(Challenge): Repeat every line, exactly, from the very first through the one where "sheet.lay(ink, np.concatenate([rims[0], rims[1][::-1]]))" appears. Add nothing else.

(Provided data):
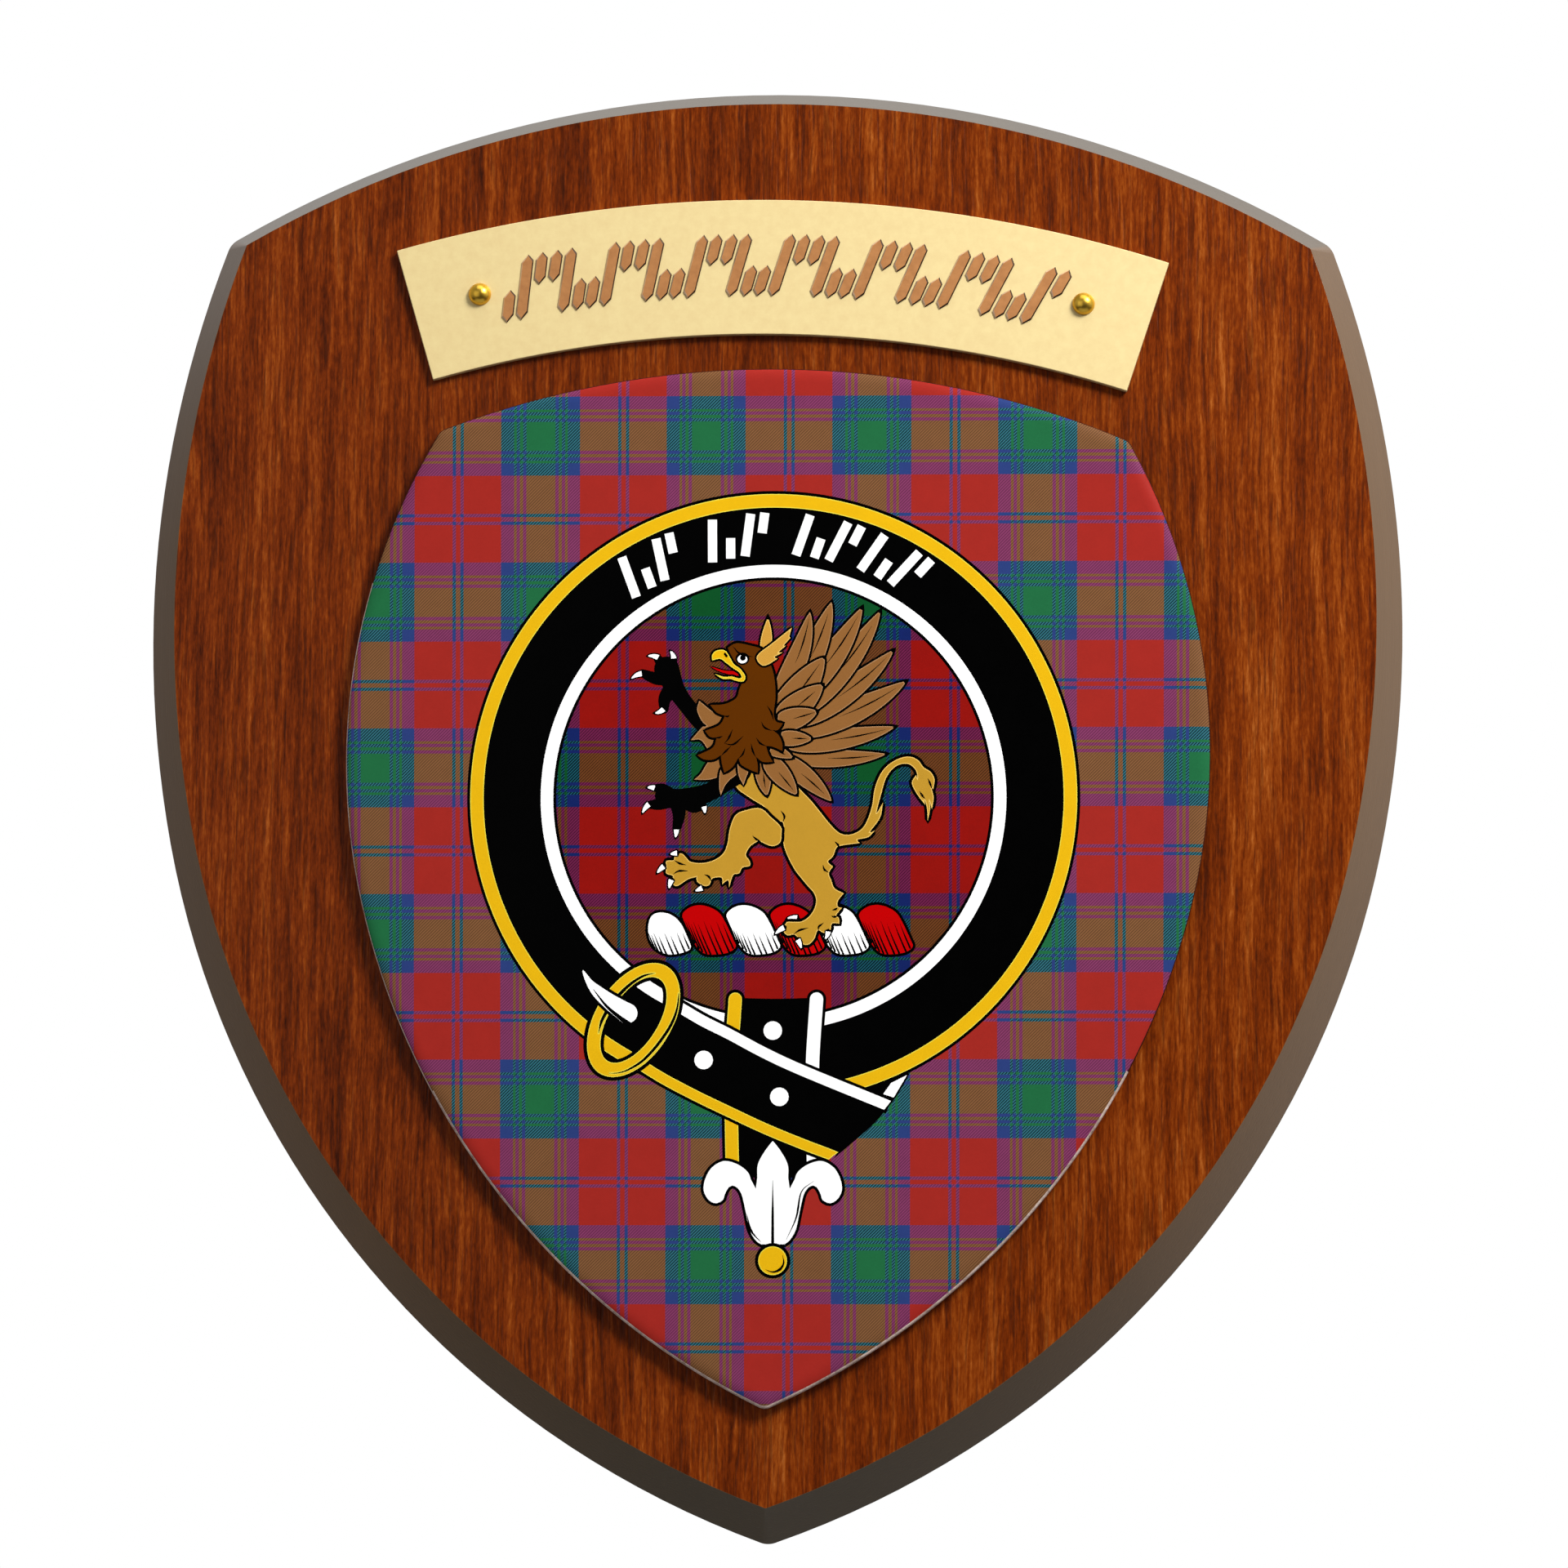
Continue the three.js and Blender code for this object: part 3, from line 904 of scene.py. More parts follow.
def buckle_band(sheet, ink, margin):
    """The buckle's oval band in two halves, wider than its gold by a margin."""
    along, over = polar(BUCKLE_TILT), polar(BUCKLE_TILT + 90)
    for first in (0.0, math.pi):
        rims = []
        turns = first + np.linspace(0, math.pi, BUCKLE_STEPS)
        for (long_half, short_half), grown in ((BUCKLE_OUTER, margin), (BUCKLE_INNER, -margin)):
            lengthwise = np.outer(np.cos(turns), along) * (long_half + grown)
            crosswise = np.outer(np.sin(turns), over) * (short_half + grown)
            rims.append(BUCKLE + lengthwise + crosswise)
        sheet.lay(ink, np.concatenate([rims[0], rims[1][::-1]]))


def buckle(sheet):
    """Oval buckle with its tongue, gold with dark grooves."""
    for ink, margin in (("black", BUCKLE_LINE), ("bright", 0.0), ("gold", -BRIGHT_EDGE)):
        buckle_band(sheet, ink, margin)
    for points, width, ends in GROOVES:
        sheet.lay("bright", swept(through(points), [width / 2 * share + BRIGHT_EDGE for share in ends]))
        sheet.hair(points, width, ends)
    sheet.rimmed("white", through(TONGUE, closed=True))
    shadow = ((-21.6, -22.8), (-20.1, -24.72), (-18.5, -26.12), (-17.3, -27.0))
    sheet.hair(shadow, 0.62, (0.1, 0.45, 0.7, 1.0))


CHAPE_BALL = np.array([TAB_MIDDLE, -55.2])
PETAL = ((0.0, -40.3), (1.3, -42.0), (2.15, -43.7), (2.2, -45.6))
SIDE_LOBE = (
    (2.2, -45.6), (2.7, -44.4), (4.1, -43.35), (5.9, -42.95), (7.5, -43.8), (8.4, -45.3), (8.6, -46.9),
    (7.9, -48.2), (6.8, -48.7), (5.7, -48.2), (5.3, -47.2), (4.8, -46.6), (4.1, -47.3), (3.6, -49.3),
    (3.1, -51.6), (2.3, -53.0), (1.5, -53.6),
)


def chape(sheet):
    """Three-lobed chape on the tab's end, with a gold ball under it."""
    half = np.concatenate([through(PETAL), through(SIDE_LOBE)[1:]])
    other = half[::-1][:-1] * (-1, 1)
    sheet.lined("white", np.concatenate([half, other]) + (TAB_MIDDLE, 0))
    sheet.hair([(TAB_MIDDLE, -45.6), (TAB_MIDDLE, -53.2)], 0.36, (0.1, 0.8, 1.0))
    sheet.hair([(4.78, -45.7), (3.3, -47.0), (2.7, -50.0), (1.5, -52.7)], 0.26)
    sheet.hair([(-3.22, -49.6), (-2.7, -51.6), (-1.5, -53.0)], 0.3)
    sheet.lined("gold", circle(CHAPE_BALL, 2.12), line=0.4)
    sheet.hair([CHAPE_BALL + polar(angle, 1.35) for angle in range(-130, 31, 40)], 0.34)


# Torse and beast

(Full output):
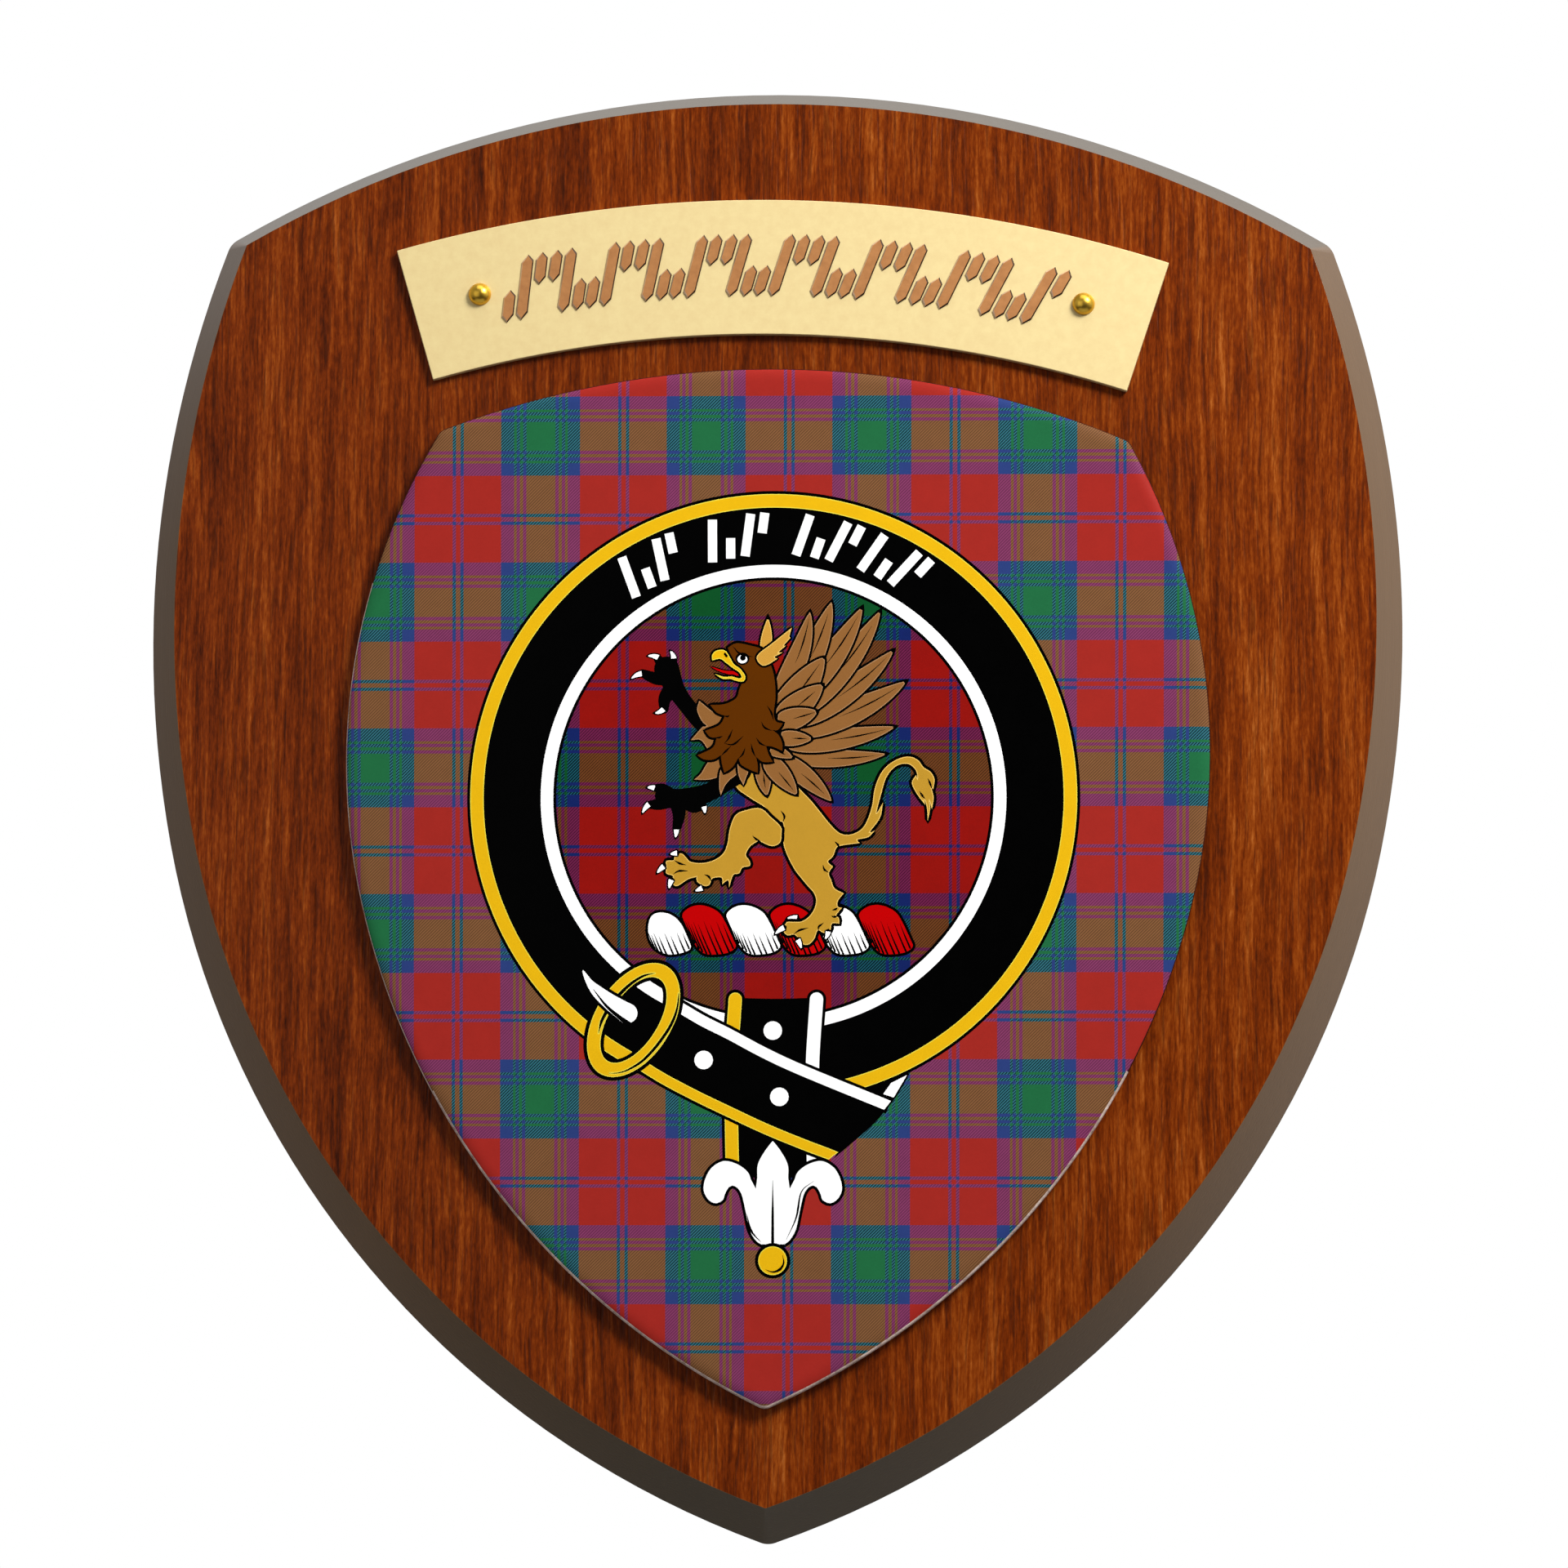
Continue the three.js and Blender code for this object: part 3, from line 904 of scene.py. More parts follow.
def buckle_band(sheet, ink, margin):
    """The buckle's oval band in two halves, wider than its gold by a margin."""
    along, over = polar(BUCKLE_TILT), polar(BUCKLE_TILT + 90)
    for first in (0.0, math.pi):
        rims = []
        turns = first + np.linspace(0, math.pi, BUCKLE_STEPS)
        for (long_half, short_half), grown in ((BUCKLE_OUTER, margin), (BUCKLE_INNER, -margin)):
            lengthwise = np.outer(np.cos(turns), along) * (long_half + grown)
            crosswise = np.outer(np.sin(turns), over) * (short_half + grown)
            rims.append(BUCKLE + lengthwise + crosswise)
        sheet.lay(ink, np.concatenate([rims[0], rims[1][::-1]]))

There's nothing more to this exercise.